3. Arthur D. Kidder, cadastral engineer, is designated as a commissioner to run, locate and mark the boundary between the two States as determined by this decree. In running the same the said Preston and Darling lines shall be retraced and restored in accordance with the marks of the original surveys upon the ground and the approved
field notes thereof on file in the General Land Office, copies of which are incorporated in the printed record in this cause, except that as to the portion of the said Darling line restored by said Perkins, the line marked by said Perkins shall be followed.
4. The boundary shall be marked by establishing permanent monuments thereon, suitably marked and at appropriate distances. All corners and monuments established by said Darling that were destroyed or obliterated by Howard B. Carpenter, surveyor, in accordance with the direction of the Commissioner of the General Land Office, in making a survey of the boundary in the years 1902 and 1903, shall be restored; and all new corners and monuments that were established by said Carpenter on his survey, shall be destroyed.
5. The commissioner shall include in his report a description of the monuments established by him and of the courses and distances between them. He shall file with his report the field notes of his survey and a map showing the boundary line as run and marked by him; also two copies of his report and map.

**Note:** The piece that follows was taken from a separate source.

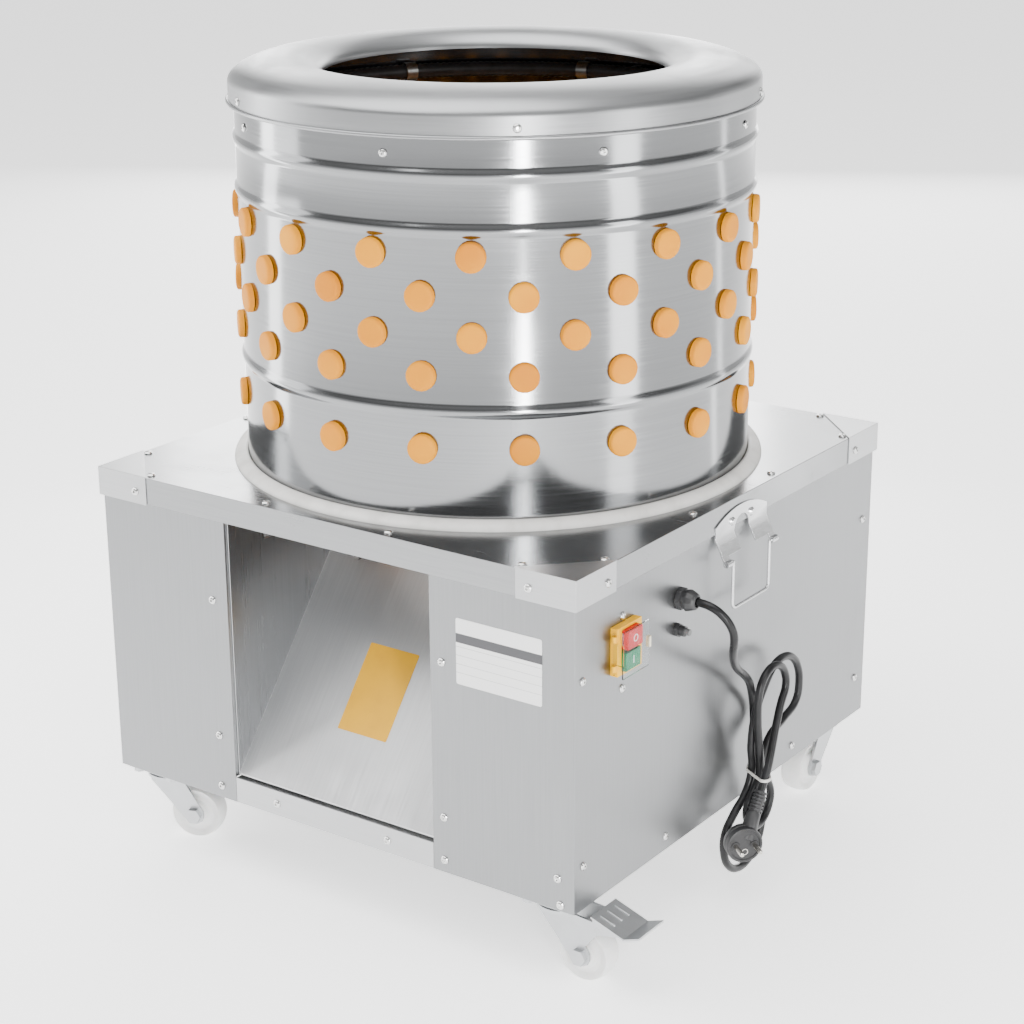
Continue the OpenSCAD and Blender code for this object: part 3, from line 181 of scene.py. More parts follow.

6. Before entering upon his work the commissioner shall take and subscribe an oath to perform his duties. faithfully and impartially. He shall prosecute the work with diligence and dispatch, and shall have authority to employ such assistants as may be needed therein; and he shall include in his report a statement of the work done, the time employed and the expenses incurred.
7. The work of the commissioner shall be subject in all its parts to the approval of the Court. The copies of the commissioner's report and map shall be promptly transmitted by the clerk to the Governors of the two States; and exceptions or objections to the commissioner's report, if there be such, shall be presented to the Court, or, if it be not in session, filed with the clerk, within forty days after the report is filed.